Friday, February 16, 2018
School bus
I’m a pretty impatient driver. It seems like there are more and more people on the road these days that exist only to get in front of me and drive as slow as they possibly can. Knowing that, you would think that having to stop for school buses would infuriate me, but it doesn’t.
I never had kids. I dated women with children, and I have nieces, and I’m pretty good with them, at least in the role of an uncle or surrogate dad type person. Basically I get to do a lot of the fun stuff, and I miss out on a lot of the work and tedium that goes along with it. Maybe I would have been a good parent, maybe not.
Back to the school bus. It really makes me happy when I see kids get off the bus, with their parents there waiting for them. The kids usually come flying off the bus, happy for freedom, but also because they get to tell mom or dad all about their day. Their parents are usually just as happy, their faces light up when they see their kids. Sure, sometimes they are in a hurry, and you can see they had a bad day, but for the most part you just see pure joy when parent and child are reunited.
The other day, I saw a mom waiting at the corner with the family dog, a big white poodle, and I couldn’t tell who was more excited, the dog or the people. Last week I saw a father waiting by the side of the road in his pickup, and when the bus pulled up he rushed across the road to make sure his daughter didn’t try to cross herself. As they walked to the truck hand in hand, I could tell she was prattling on about all the things that happened that day in school. The pickup was one of those high four wheel drive types, and he had to lift her up to put her in the seat, and the whole time she just kept talking, not even noticing that she was now in the truck. Her father couldn’t help but smile the whole time.
I see them get on the bus in the morning too. Sometimes the parents are dressed for work, and seem a little stressed because they are in a rush. They still walk their kids to the bus door, and they all tell them a little something as they get on the bus and let go of their hand. Maybe it’s more instructions, be good today, study hard, eat your lunch and don’t trade it away this time. Probably just an “I love you”, or other little declaration to let them know that they care. Then the door closes and the bus pulls away, and they have to switch to people mode and join the adult world and all the things it entails that their children are still blissfully unaware of.
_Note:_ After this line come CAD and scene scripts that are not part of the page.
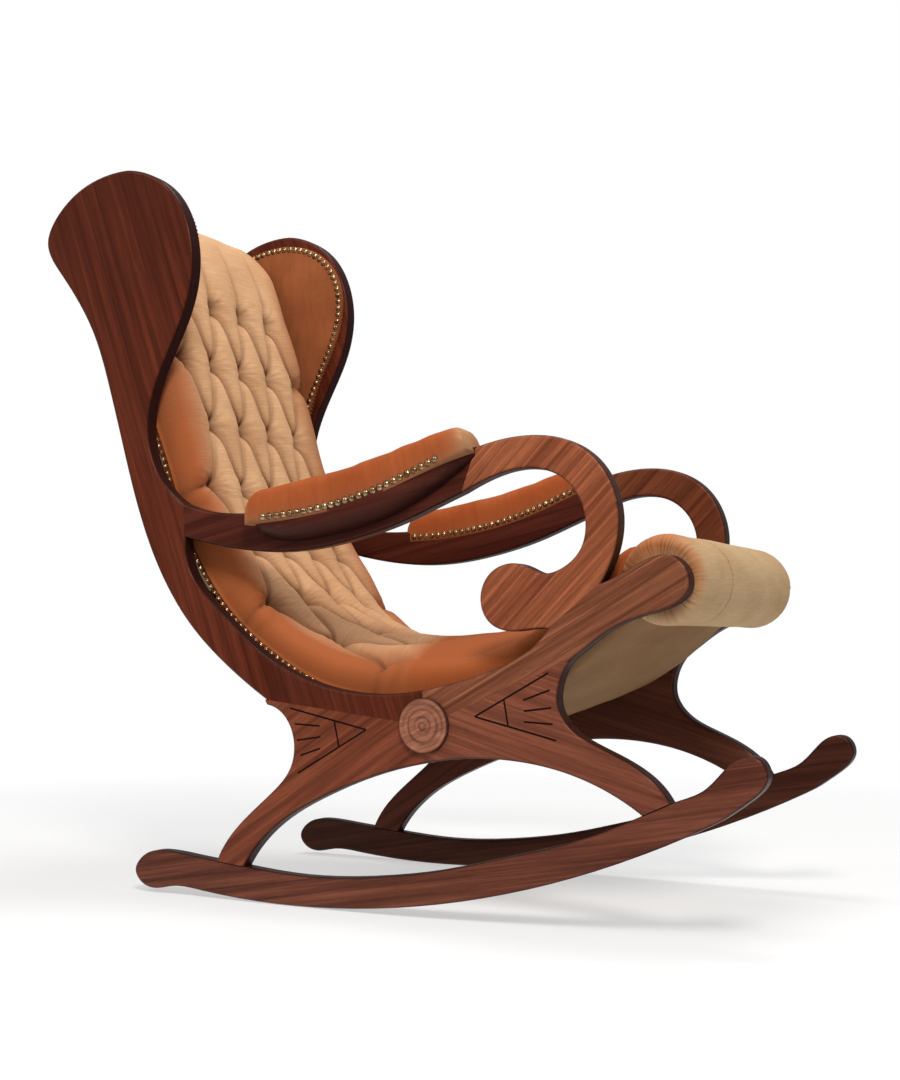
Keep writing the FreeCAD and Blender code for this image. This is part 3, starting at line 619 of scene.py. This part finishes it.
def make_squab():
    """One crowned, deep-buttoned cushion from the head to the roll, closed at the back."""
    rows = 800
    turn = np.linspace(0, math.pi / 2, 27)[1:]
    side_y = CROWN_FLAT + (SQUAB_WALL - CROWN_FLAT) * np.sin(turn) ** 0.66
    flat_y = np.linspace(0, CROWN_FLAT, 88)
    half_y = np.concatenate([flat_y, side_y, np.linspace(SQUAB_WALL, SQUAB_SIDE, 6)[1:]])
    half_rise = np.concatenate([np.ones(len(flat_y)), np.clip(np.cos(turn), 0, 1) ** 0.66, np.zeros(5)])
    y = np.concatenate([-half_y[:0:-1], half_y])[None, :]
    rise = np.concatenate([half_rise[:0:-1], half_rise])[None, :]
    cols = y.shape[1]
    f = np.linspace(0, 1, rows)[:, None]
    s = f * CROWN.length + 0 * y
    yy = y + 0 * f
    crown = CROWN.at(s)
    front = CROWN.front(s)
    opposite = SLING.facing(CROWN, s[:, 0])[:, None] + 0 * y
    border = SLING.at(opposite) + SLING.front(opposite) * BORDER_LIFT
    depth, painted_shade = squab_relief(s, yy)
    relief = smoothed_noise(s.shape, (26, 9), 3) * 1.6 * MM + small_wrinkles(s, yy)
    head = 10 * MM * (1 - np.sqrt(np.clip(1 - np.clip(1 - s / (26 * MM), 0, 1) ** 2, 0, 1)))
    to_end = CROWN.length - s
    nose = np.clip(to_end / 0.40, 0, 1)
    dip = 7 * MM * np.exp(-(((to_end - 0.27) / 0.11) ** 2))
    rear = np.clip(1 - to_end / 0.10, 0, 1)
    up_to_roll = 24 * MM * rear**2 * (3 - 2 * rear)
    topped = 0.3 + 0.7 * np.clip(s / 0.10, 0, 1)
    swell = PILLOW_SWELL * np.sqrt(np.clip(1 - (yy / (SQUAB_WALL + 4 * MM)) ** 4, 0, 1)) * nose * topped
    level_again = np.clip((to_end - 0.02) / 0.24, 0, 1)
    fall = seat_fall(s, yy) * level_again**2 * (3 - 2 * level_again)
    inward = depth - relief - swell - bend_swell(s) + fall + head + dip - up_to_roll
    surface = crown - front * inward[..., None]
    fullness = smoothed_noise(s.shape, (30, 4), 11) * 0.04 * (rise < 1)
    place = border + (surface - border) * np.clip(rise * (1 + fullness), 0, 1)[..., None]
    roll = np.array([ROLL_CENTRE.x, ROLL_CENTRE.z])
    away = place - roll
    reach = np.linalg.norm(away, axis=-1, keepdims=True)
    place = roll + away * np.maximum(1, (ROLL_RADIUS + ROLL_GAP) / reach)
    out = np.stack([place[..., 0], yy, place[..., 1]], -1).reshape(-1, 3)
    faces = grid_faces(rows, cols, flip=True)
    # the back lies flat across the sling, so one strip per row closes it
    for i in range(rows - 1):
        row, following = i * cols, (i + 1) * cols
        faces.append((row, row + cols - 1, following + cols - 1, following))
    faces.append(tuple(reversed(range(cols))))
    faces.append(tuple(range((rows - 1) * cols, rows * cols)))
    uv = np.stack([yy, s], -1).reshape(-1, 2)
    # partly pile laid the other way, partly painted sheen: on the side walls, ahead of the last row of
    # buttons, and growing towards the seat
    turning = 0.128 - 0.03 * np.clip((s - 0.65) / 0.3, 0, 1)
    side = np.clip((np.abs(yy) - turning) / 0.06, 0, 1) * np.clip(0.48 + s / 0.85, 0, 1)
    ahead = np.clip((s - TUFT_START - TUFT_STEP * (TUFT_ROWS - 1) + 0.01) / 0.06, 0, 1)
    low = np.clip((s - 0.45) / 0.6, 0, 1) * 0.22
    nap_and_sheen = np.clip(np.maximum(np.maximum(side * 0.96, ahead), low), 0, 1)
    obj = make_object("squab_cushion", out, faces, TAN, uv, painted_shade.ravel(), nap_and_sheen.ravel())
    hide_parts("buttoned_squab")
    return obj


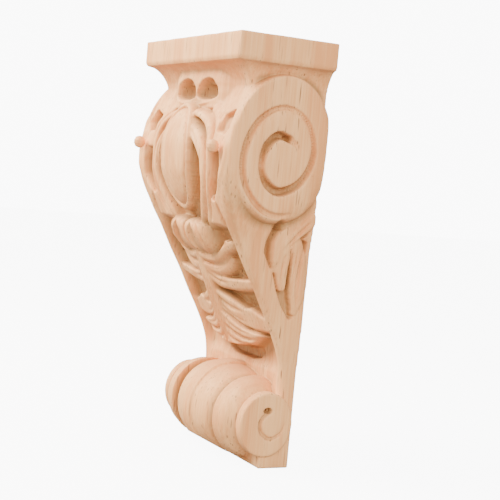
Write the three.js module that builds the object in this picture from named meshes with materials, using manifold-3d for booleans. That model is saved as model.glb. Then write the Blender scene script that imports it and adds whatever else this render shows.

Some don’t have to work. Last week I saw a mom go through the ritual at the end of her driveway, and as the bus pulled away she slowly meandered back towards the house. Her body language seemed to say that everything was a little sadder for her now that her kid wouldn’t be running through the house until later that afternoon. I’m sure she has a very rich and full life, and a lot of responsibilities to keep her busy the rest of the day, but I think she doesn’t really come fully back to life until that moment when her child gets back off the bus and returns to her arms.
So yeah, I hate having to stop, and I hate being later than I already am to get wherever I’m going, but it’s still worth it when I see people just being people. Children and adults. Not left or right, not arguing about sports or politics or religion or whatever people are usually accosting each other about. It serves to remind me that most people have a lot of good in them, and a lot of love, even if they hide it well at times and act horribly to each other.
Also, whenever something happens like it did in Florida this week, it puts the school bus ritual in a whole new light for me. I wonder how many of those parents feel relief when they see their kid get off that bus. I imagine that they are so thankful, and they ache for those parents whose kids didn’t make it home. They might even feel some guilt for thanking the heavens that it wasn’t their kid, but still being thankful just the same. In the morning, it must flash through their minds that this might be the last time they see their children. Every day, again and again, to have to deal with that image and those thoughts. Perhaps they are superstitious like most of us are, and they silently chastise themselves for even thinking it for fear they might make their thoughts reality.
Then somehow, they have to put it out of their mind. They remind themselves of how slim the odds are it will be their kid. They reassure themselves that things like this don’t happen around here. Still, I’m sure that several times a day, some panic swells up from deep inside them and they wonder if their children are safe right now, or if they are hiding under a desk, praying that the gunshots in the distance don’t get closer. It’s hard enough being a parent without the ever present dread that some lunatic could shatter everything, and take your child from you at any moment, and you won’t be there to protect them, or even hold them as they slip away from this world. They might die alone, scared and bleeding out on a linoleum floor as others flee in panic.
And then the bus door opens, and your child steps out, and as they come running to hug you everything seems right in the world for at least another day.